Over the pint, Liz asked Kinnaird, “Was it inevitable that this case would be solved, Cormac? I mean, it looks like the bodies would have been identified in any case and the timing established, but do you think there was any chance Olga Swenson might not have been identified as the perpetrator?”

“Not with the information you assembled—the photo of her tossing the cell phone into the lake, for instance.”

“But what if I didn’t . . .”

“Didn’t report what you know? It might have been pinned on someone innocent, like Erik.”

“But if the evidence was only circumstantial . . .”

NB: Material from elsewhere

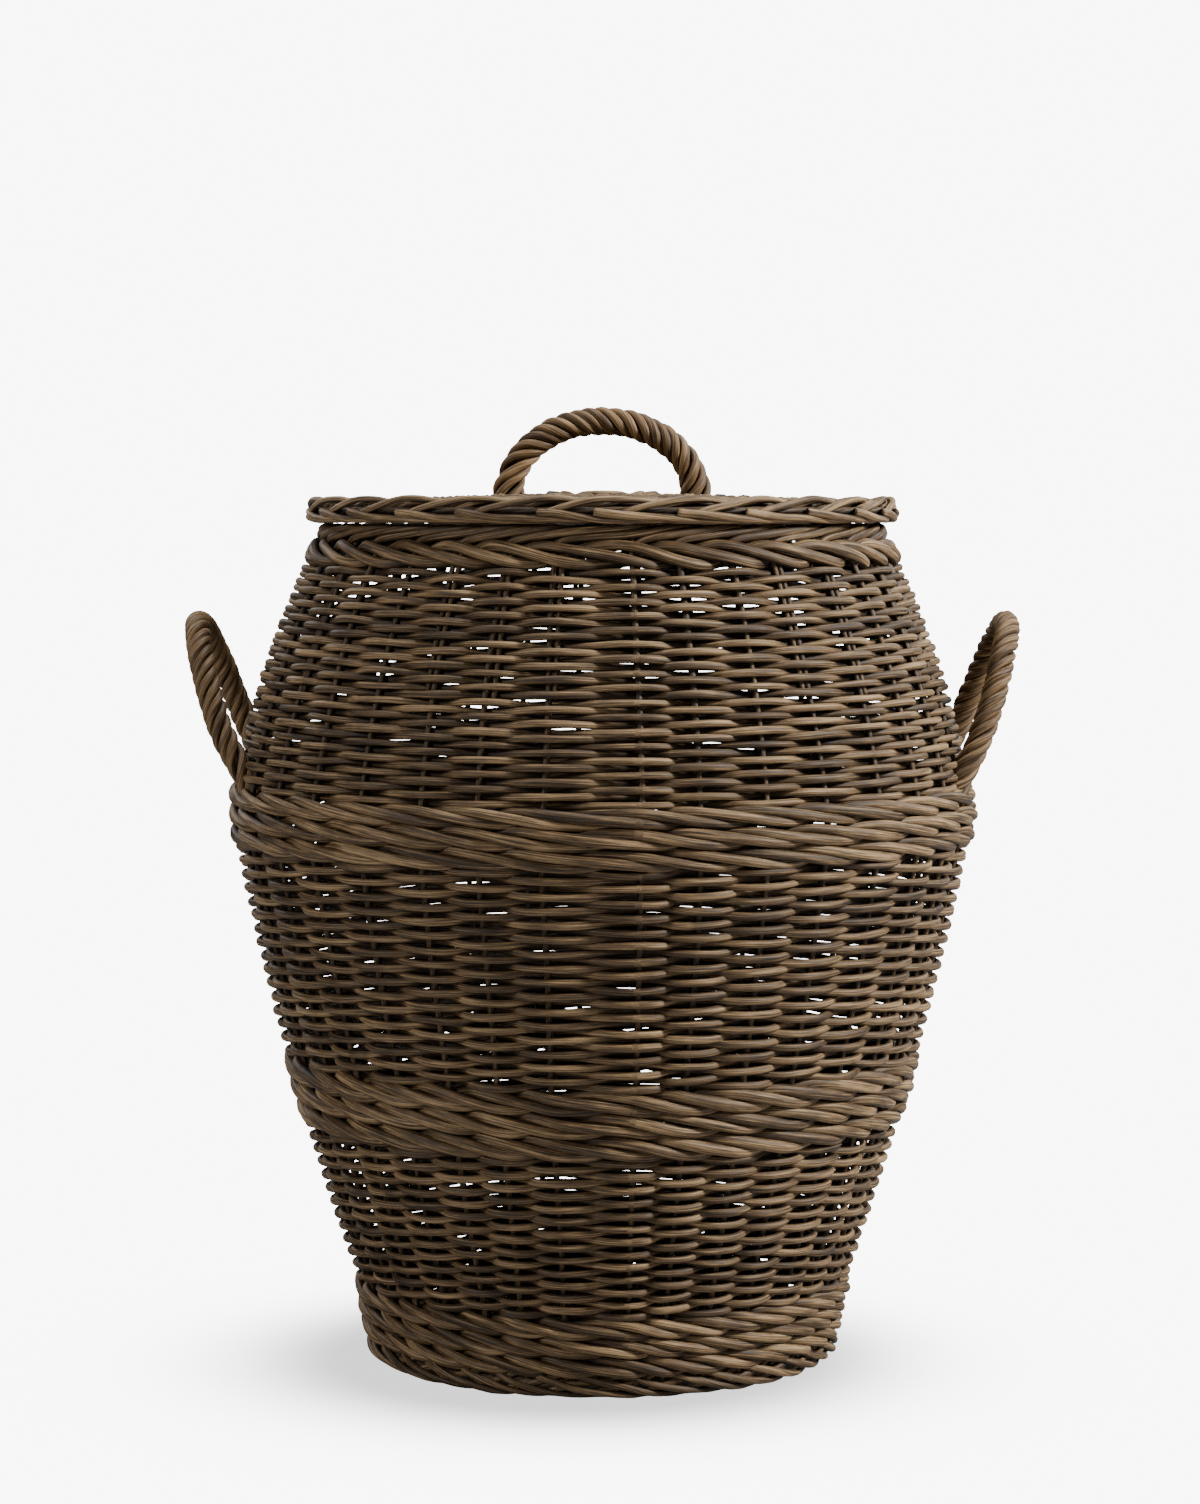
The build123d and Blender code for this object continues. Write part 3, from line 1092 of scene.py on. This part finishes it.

“Look, Liz,” the doctor said, taking her elbow and leading her across the room. As the two seated themselves at a small table across from each other on tall stools, Kinnaird leaned forward. “That way leads to disaster.”

“What way?”

“Second-guessing yourself. It’s never a good idea. It’s morally incumbent upon us as professionals to report what we know. We can’t let misguided emotions get in our way. That’s all there is to it.”

Liz looked doubtful.

“Remember, you had the guts to phone the police, despite Tom’s urging you not to.”

“It was more than guts, Cormac. There was that photograph of the wedding ring necklace on Veronica. But there was something else, too.”

She shuddered as her companion waited patiently for her to continue.

“It was the lake,” Liz said. “She never faced the lake. I had to wonder if she protected her daughter from Karl’s perversion by pushing him through the ice. But there’s no evidence to support . . .” She broke off and raised her hands to her temples.

“I’ll say it again. You can’t afford to let your emotions take over.”

The doctor held out his hands, palms up, hands that had opened countless cadavers. Slowly, he moved his right hand to grip his own pint glass of lager. Silently, he held open his left hand and regarded the calloused fingertips his companion had once kissed, one by one. His face and his voice softened.

“Actually,” the doctor added, “that’s not all there is to it, as we both know. Like me, you’ll have to find a way to make peace with what you’ve set in motion. You’ve got to find a way to live with it.” Standing up, he took her hand in his calloused grip. “Now, let’s get out of this place and find some music.”